GIVEN RECORDS
....................

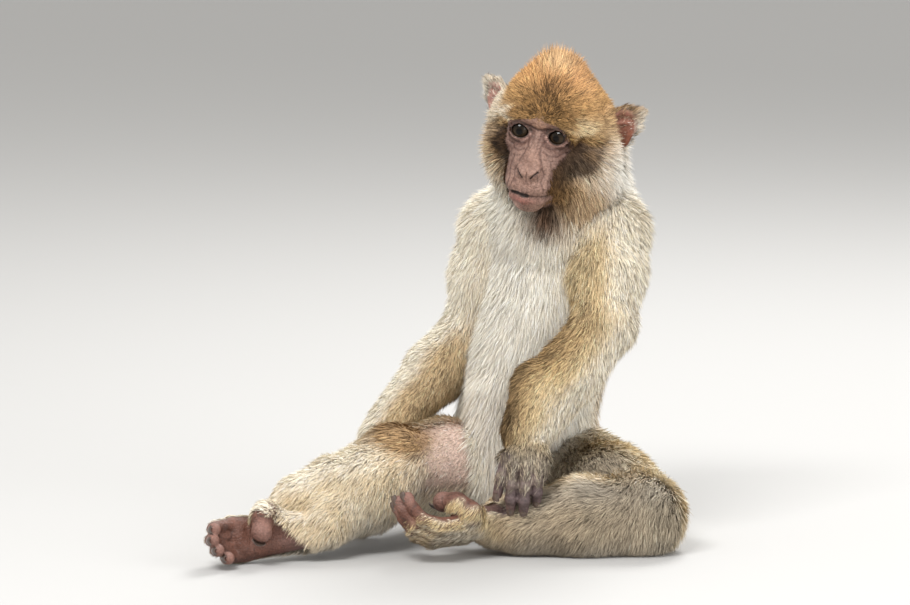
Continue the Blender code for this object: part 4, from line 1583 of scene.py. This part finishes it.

....................

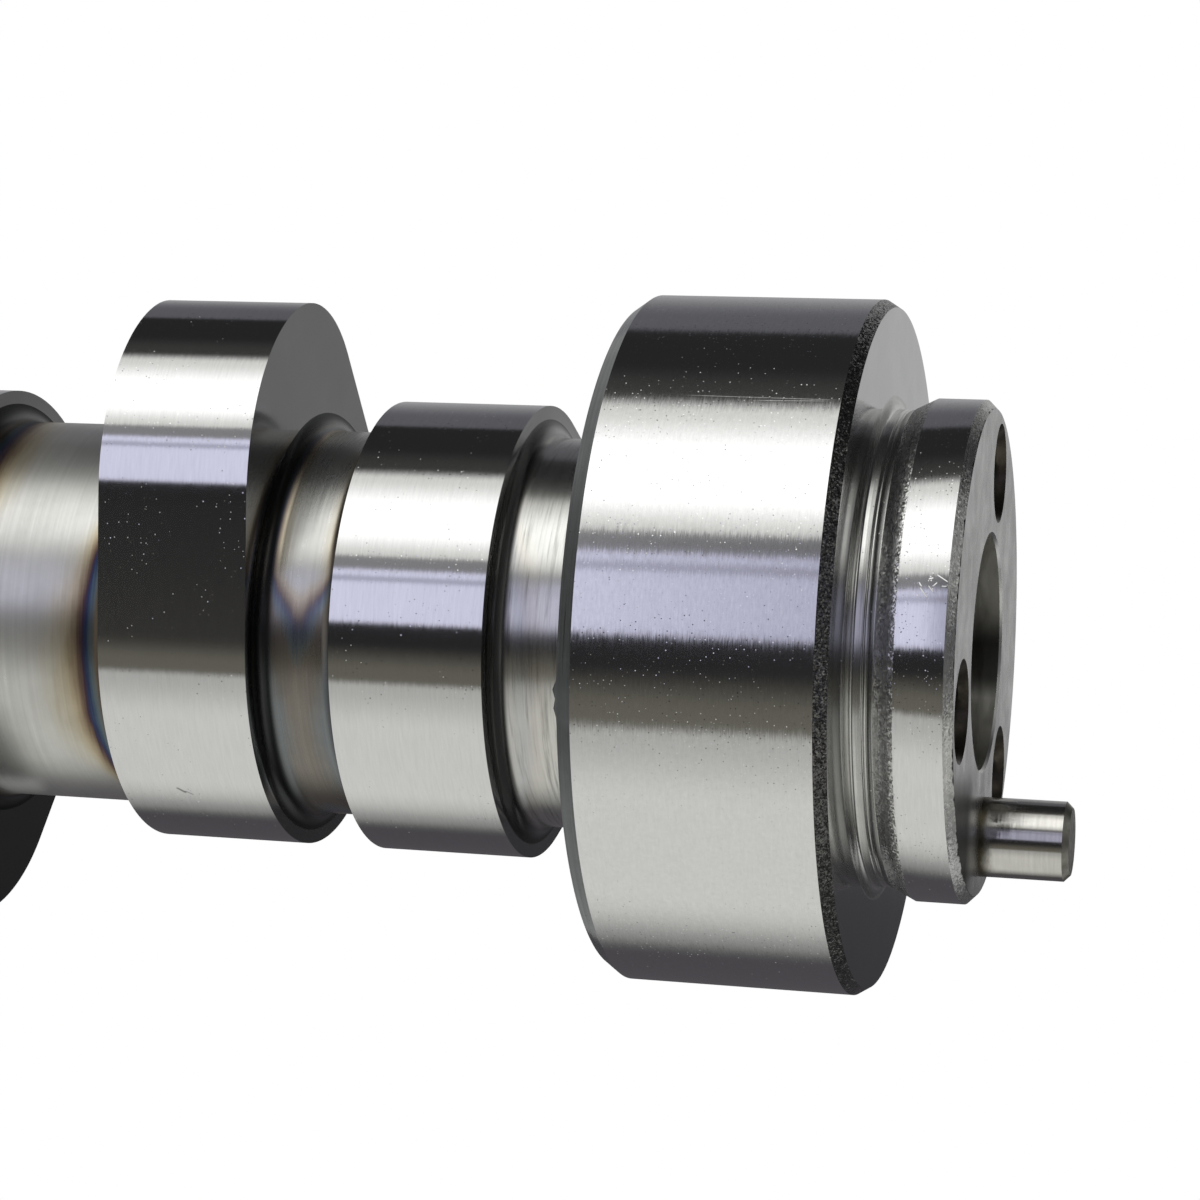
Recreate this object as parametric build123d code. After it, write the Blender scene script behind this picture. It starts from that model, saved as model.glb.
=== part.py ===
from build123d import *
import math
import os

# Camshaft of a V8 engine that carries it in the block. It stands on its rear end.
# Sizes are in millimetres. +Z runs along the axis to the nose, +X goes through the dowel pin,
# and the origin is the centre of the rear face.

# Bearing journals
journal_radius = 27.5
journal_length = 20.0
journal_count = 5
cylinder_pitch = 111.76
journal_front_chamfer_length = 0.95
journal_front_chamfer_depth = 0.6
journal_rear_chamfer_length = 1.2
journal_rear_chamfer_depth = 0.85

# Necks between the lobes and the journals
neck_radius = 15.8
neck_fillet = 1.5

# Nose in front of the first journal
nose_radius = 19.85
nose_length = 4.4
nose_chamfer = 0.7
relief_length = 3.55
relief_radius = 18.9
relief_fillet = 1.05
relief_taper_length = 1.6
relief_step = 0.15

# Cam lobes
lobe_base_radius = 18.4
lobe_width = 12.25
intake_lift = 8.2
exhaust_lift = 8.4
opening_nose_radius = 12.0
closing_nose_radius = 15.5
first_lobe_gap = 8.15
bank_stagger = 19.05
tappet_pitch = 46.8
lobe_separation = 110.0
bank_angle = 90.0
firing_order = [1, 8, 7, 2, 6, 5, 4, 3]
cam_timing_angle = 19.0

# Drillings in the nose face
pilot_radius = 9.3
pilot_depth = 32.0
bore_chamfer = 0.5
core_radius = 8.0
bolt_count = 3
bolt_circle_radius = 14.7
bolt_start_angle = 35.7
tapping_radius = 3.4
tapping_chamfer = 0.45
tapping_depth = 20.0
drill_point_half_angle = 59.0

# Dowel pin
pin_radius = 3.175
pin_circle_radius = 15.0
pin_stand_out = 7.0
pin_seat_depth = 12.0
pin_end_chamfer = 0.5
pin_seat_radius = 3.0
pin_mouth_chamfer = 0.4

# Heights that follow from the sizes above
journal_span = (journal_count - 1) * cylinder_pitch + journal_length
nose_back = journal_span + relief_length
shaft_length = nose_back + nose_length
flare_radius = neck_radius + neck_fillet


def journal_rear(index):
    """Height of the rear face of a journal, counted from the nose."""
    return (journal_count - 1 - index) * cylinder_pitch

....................

WHAT YOU WILL DO
Take exactly the lines from the one containing "Recreate this object" through the one containing "flare_radius = neck_radius + neck_fillet" in the data above, and output them with nothing added.

COMPLETED TASK
Recreate this object as parametric build123d code. After it, write the Blender scene script behind this picture. It starts from that model, saved as model.glb.
=== part.py ===
from build123d import *
import math
import os

# Camshaft of a V8 engine that carries it in the block. It stands on its rear end.
# Sizes are in millimetres. +Z runs along the axis to the nose, +X goes through the dowel pin,
# and the origin is the centre of the rear face.

# Bearing journals
journal_radius = 27.5
journal_length = 20.0
journal_count = 5
cylinder_pitch = 111.76
journal_front_chamfer_length = 0.95
journal_front_chamfer_depth = 0.6
journal_rear_chamfer_length = 1.2
journal_rear_chamfer_depth = 0.85

# Necks between the lobes and the journals
neck_radius = 15.8
neck_fillet = 1.5

# Nose in front of the first journal
nose_radius = 19.85
nose_length = 4.4
nose_chamfer = 0.7
relief_length = 3.55
relief_radius = 18.9
relief_fillet = 1.05
relief_taper_length = 1.6
relief_step = 0.15

# Cam lobes
lobe_base_radius = 18.4
lobe_width = 12.25
intake_lift = 8.2
exhaust_lift = 8.4
opening_nose_radius = 12.0
closing_nose_radius = 15.5
first_lobe_gap = 8.15
bank_stagger = 19.05
tappet_pitch = 46.8
lobe_separation = 110.0
bank_angle = 90.0
firing_order = [1, 8, 7, 2, 6, 5, 4, 3]
cam_timing_angle = 19.0

# Drillings in the nose face
pilot_radius = 9.3
pilot_depth = 32.0
bore_chamfer = 0.5
core_radius = 8.0
bolt_count = 3
bolt_circle_radius = 14.7
bolt_start_angle = 35.7
tapping_radius = 3.4
tapping_chamfer = 0.45
tapping_depth = 20.0
drill_point_half_angle = 59.0

# Dowel pin
pin_radius = 3.175
pin_circle_radius = 15.0
pin_stand_out = 7.0
pin_seat_depth = 12.0
pin_end_chamfer = 0.5
pin_seat_radius = 3.0
pin_mouth_chamfer = 0.4

# Heights that follow from the sizes above
journal_span = (journal_count - 1) * cylinder_pitch + journal_length
nose_back = journal_span + relief_length
shaft_length = nose_back + nose_length
flare_radius = neck_radius + neck_fillet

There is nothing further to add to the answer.